Filter dataset with blacklist of genotypes.

This function allows to blacklist/erase/mask genotypes.

Used internally in radiator and might be of interest for users.

filter_blacklist_genotypes(data, blacklist.genotypes, verbose = TRUE, ...)

Arguments

data

(4 options) A file or object generated by radiator:

tidy data
Genomic Data Structure (GDS)

How to get GDS and tidy data ? Look into tidy_genomic_data, read_vcf or tidy_vcf.

blacklist.genotypes

(path or object) The blacklist is an object in your global environment or a file in the working directory (e.g. "blacklist.geno.tsv"). The dataframe contains at least these 2 columns: MARKERS, INDIVIDUALS. Additional columns are allowed: CHROM, LOCUS, POS.

Useful to erase genotypes with bad QC, e.g. genotype with more than 2 alleles in diploid likely sequencing errors or genotypes with poor genotype likelihood or coverage.

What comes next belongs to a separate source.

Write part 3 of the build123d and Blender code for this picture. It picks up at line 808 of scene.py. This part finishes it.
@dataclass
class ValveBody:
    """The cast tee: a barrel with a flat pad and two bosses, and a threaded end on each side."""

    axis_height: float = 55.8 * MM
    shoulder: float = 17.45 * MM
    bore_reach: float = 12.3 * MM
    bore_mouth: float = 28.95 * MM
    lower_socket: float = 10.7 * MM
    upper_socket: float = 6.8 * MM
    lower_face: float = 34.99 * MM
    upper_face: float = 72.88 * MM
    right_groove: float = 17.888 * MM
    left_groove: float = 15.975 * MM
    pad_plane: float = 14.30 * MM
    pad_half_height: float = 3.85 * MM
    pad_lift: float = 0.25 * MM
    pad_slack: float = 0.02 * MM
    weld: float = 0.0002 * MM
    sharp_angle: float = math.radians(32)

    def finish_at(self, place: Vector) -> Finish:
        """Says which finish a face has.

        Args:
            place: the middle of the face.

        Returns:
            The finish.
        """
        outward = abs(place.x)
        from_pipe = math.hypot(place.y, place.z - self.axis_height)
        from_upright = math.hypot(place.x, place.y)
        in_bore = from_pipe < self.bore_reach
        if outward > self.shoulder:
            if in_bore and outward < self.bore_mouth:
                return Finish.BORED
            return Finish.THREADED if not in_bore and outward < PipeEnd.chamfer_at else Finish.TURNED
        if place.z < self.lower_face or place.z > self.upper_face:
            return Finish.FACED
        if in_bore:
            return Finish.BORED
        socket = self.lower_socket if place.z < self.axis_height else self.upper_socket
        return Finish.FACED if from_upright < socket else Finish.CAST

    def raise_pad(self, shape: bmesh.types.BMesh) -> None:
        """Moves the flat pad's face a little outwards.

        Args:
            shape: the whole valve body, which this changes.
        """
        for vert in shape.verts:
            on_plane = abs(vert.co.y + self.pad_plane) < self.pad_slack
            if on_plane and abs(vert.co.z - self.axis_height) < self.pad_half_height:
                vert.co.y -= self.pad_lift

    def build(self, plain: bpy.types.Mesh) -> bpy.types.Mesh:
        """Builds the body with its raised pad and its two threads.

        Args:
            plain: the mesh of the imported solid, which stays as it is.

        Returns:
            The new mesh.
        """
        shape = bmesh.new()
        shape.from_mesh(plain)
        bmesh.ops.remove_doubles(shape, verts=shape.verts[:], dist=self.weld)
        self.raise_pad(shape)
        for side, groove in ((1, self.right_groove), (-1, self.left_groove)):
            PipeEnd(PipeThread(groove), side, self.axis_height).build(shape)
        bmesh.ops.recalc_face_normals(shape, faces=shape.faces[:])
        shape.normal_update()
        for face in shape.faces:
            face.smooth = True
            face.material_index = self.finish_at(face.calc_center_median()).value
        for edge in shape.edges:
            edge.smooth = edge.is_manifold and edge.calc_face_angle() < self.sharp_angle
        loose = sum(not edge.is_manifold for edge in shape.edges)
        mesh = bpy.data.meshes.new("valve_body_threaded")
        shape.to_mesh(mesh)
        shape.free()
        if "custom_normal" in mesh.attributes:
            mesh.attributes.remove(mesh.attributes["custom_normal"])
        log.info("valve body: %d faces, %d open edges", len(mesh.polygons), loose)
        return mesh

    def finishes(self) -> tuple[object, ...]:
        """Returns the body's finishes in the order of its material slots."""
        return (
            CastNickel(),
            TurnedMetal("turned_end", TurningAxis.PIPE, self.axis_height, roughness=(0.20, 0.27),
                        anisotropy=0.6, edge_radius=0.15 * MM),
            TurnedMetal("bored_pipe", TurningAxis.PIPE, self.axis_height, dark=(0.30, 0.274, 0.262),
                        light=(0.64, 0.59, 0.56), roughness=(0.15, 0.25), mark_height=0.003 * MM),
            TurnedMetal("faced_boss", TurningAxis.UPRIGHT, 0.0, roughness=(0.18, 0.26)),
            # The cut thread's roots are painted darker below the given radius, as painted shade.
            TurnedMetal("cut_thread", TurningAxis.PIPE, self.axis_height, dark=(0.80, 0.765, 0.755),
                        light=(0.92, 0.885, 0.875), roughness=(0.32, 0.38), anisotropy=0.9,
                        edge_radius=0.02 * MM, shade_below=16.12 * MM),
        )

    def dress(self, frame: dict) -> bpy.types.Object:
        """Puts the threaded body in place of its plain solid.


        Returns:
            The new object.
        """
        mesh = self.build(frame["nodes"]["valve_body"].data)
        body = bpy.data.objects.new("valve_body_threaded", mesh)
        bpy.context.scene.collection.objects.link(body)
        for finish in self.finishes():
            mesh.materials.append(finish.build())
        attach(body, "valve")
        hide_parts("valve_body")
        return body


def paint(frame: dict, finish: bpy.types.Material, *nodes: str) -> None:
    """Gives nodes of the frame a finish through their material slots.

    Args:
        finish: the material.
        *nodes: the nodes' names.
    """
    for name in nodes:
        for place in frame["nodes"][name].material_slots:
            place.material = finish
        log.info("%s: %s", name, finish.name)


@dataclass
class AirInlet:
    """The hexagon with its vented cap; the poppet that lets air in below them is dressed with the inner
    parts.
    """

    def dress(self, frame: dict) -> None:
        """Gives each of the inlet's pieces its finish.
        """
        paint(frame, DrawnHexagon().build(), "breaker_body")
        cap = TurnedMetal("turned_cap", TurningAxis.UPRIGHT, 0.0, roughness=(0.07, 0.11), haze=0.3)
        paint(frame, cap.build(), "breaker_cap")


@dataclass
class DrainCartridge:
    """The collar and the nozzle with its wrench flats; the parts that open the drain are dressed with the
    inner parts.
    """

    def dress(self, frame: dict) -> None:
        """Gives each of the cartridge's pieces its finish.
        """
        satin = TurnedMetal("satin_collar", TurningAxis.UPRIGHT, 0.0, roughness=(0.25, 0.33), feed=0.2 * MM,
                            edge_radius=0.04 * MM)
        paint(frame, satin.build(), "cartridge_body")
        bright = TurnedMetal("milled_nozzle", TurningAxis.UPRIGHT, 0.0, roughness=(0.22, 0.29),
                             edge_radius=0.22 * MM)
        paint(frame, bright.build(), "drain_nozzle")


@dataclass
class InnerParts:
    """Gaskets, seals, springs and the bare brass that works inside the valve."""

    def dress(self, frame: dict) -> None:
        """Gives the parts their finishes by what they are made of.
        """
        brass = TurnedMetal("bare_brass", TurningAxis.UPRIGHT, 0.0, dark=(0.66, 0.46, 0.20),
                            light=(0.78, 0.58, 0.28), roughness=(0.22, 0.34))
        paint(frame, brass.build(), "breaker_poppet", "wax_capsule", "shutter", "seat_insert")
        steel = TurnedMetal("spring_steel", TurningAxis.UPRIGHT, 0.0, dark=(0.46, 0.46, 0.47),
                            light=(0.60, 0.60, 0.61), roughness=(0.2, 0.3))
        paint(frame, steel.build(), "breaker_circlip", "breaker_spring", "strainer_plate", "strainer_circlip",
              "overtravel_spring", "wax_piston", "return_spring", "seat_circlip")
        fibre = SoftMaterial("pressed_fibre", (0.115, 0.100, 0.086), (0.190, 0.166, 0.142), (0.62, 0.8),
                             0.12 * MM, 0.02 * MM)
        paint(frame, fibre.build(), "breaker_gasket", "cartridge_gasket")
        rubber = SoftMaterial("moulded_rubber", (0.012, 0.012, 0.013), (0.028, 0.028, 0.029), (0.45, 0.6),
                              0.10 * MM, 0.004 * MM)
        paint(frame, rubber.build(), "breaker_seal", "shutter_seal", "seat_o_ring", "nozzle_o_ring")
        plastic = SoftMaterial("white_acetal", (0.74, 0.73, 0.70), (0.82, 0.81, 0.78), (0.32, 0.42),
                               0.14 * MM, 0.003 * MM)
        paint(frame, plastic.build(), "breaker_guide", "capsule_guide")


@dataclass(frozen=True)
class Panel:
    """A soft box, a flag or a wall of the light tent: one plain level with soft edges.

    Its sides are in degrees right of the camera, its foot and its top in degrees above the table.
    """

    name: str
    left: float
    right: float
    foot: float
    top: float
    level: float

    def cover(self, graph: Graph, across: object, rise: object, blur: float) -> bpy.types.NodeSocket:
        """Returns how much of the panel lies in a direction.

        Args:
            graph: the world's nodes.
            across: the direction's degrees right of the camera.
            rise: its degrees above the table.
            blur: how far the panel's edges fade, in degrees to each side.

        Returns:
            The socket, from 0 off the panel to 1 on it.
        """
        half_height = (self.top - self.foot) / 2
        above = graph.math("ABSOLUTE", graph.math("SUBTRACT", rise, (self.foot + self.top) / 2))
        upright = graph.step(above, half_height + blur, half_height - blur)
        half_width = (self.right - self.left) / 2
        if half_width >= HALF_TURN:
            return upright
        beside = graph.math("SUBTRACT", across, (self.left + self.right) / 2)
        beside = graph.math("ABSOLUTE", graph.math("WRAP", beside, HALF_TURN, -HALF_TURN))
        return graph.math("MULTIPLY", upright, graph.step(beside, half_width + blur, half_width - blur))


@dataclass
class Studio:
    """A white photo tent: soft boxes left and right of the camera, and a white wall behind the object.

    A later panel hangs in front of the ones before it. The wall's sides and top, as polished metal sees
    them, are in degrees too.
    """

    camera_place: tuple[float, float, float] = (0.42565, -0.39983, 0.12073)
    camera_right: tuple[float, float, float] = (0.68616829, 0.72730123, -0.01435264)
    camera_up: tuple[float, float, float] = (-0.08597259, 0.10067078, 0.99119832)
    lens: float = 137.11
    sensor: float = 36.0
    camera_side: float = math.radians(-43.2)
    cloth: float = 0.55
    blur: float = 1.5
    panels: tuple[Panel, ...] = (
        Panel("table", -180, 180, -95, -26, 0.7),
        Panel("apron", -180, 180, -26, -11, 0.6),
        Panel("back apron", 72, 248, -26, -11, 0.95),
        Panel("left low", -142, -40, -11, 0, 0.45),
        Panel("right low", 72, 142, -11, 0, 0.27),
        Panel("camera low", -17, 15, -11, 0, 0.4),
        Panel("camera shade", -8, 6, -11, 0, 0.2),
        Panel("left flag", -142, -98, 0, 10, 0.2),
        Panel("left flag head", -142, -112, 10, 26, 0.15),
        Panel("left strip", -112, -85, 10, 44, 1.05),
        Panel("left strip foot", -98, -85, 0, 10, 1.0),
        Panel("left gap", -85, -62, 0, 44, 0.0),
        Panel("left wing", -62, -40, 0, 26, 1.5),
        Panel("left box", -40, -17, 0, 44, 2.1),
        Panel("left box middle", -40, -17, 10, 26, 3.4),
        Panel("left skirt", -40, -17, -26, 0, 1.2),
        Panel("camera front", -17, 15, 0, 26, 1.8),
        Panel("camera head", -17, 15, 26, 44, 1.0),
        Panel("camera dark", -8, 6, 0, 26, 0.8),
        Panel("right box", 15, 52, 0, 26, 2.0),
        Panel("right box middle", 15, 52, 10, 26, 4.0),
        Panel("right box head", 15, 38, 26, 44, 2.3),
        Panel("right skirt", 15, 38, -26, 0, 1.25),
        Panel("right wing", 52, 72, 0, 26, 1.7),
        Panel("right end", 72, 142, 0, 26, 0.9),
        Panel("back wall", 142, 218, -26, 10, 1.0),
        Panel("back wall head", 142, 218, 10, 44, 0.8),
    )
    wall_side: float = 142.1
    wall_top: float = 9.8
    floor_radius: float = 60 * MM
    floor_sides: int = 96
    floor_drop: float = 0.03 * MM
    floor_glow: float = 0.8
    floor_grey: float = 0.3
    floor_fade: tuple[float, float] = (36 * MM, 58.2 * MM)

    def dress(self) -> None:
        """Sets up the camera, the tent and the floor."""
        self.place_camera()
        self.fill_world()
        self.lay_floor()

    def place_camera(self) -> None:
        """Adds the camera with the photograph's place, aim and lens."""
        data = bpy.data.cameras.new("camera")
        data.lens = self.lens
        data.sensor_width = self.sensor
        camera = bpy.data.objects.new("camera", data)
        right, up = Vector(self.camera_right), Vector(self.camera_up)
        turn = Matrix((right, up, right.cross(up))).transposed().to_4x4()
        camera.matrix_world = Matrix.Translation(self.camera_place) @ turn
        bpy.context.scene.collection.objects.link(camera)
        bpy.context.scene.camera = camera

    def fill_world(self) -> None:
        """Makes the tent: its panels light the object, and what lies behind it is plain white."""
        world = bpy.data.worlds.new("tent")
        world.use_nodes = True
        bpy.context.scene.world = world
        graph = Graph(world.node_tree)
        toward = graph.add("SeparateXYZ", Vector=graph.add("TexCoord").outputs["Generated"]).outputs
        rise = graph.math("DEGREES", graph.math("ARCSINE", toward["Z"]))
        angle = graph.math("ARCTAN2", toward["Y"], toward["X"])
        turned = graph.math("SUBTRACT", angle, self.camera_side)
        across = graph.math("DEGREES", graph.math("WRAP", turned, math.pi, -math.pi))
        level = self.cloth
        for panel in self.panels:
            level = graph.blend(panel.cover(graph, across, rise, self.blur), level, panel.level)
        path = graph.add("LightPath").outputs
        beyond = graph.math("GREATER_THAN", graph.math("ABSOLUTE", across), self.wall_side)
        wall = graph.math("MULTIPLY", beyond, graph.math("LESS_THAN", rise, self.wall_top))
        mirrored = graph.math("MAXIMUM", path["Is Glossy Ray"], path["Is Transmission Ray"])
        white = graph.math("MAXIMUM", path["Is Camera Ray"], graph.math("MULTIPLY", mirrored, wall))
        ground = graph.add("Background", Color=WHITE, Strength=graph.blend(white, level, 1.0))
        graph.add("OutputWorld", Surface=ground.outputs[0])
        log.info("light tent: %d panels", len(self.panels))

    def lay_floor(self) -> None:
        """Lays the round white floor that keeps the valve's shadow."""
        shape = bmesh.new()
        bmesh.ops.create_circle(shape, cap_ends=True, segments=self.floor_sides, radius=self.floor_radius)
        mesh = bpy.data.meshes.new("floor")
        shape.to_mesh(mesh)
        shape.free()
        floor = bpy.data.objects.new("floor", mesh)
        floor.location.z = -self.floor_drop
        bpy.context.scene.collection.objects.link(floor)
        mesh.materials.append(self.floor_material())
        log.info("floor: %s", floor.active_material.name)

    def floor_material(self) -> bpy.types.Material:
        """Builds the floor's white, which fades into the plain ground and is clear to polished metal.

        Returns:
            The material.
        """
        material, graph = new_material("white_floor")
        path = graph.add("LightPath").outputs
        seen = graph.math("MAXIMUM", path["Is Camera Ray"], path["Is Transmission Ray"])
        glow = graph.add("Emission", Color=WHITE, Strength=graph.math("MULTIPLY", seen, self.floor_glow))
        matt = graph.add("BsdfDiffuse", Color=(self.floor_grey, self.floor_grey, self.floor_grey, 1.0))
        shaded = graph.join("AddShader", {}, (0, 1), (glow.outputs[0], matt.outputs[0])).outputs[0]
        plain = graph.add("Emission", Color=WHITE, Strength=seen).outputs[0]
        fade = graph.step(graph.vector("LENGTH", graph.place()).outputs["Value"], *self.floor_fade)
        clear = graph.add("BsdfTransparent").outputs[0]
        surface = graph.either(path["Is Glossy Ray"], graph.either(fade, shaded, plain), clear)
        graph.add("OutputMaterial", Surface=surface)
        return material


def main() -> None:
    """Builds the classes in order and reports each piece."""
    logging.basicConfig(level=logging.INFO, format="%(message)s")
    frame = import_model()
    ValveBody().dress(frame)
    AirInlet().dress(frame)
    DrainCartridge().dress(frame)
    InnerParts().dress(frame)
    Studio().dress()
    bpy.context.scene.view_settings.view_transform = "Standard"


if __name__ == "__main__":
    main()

Columns are cleaned of separators that interfere with some packages or codes, detailed in clean_markers_names and clean_ind_names Default blacklist.genotypes = NULL.

verbose

(optional, logical) When verbose = TRUE the function is a little more chatty during execution. Default: verbose = TRUE.

...

(optional) Advance mode that allows to pass further arguments for fine-tuning the function. Also used for legacy arguments (see details or special section)

Life cycle

This function arguments will be subject to changes. Currently the function uses erase.genotypes, but using the dots-dots-dots ... arguments allows to pass erase.genotypes and masked.genotypes. These arguments do exactly the same thing and only one can be used.

Author

Thierry Gosselin thierrygosselin@icloud.com

Examples

if (FALSE) {
data <- radiator::filter_blacklist_genotypes(
    data = data, blacklist.geno = "blacklist.geno.tsv"
    )
}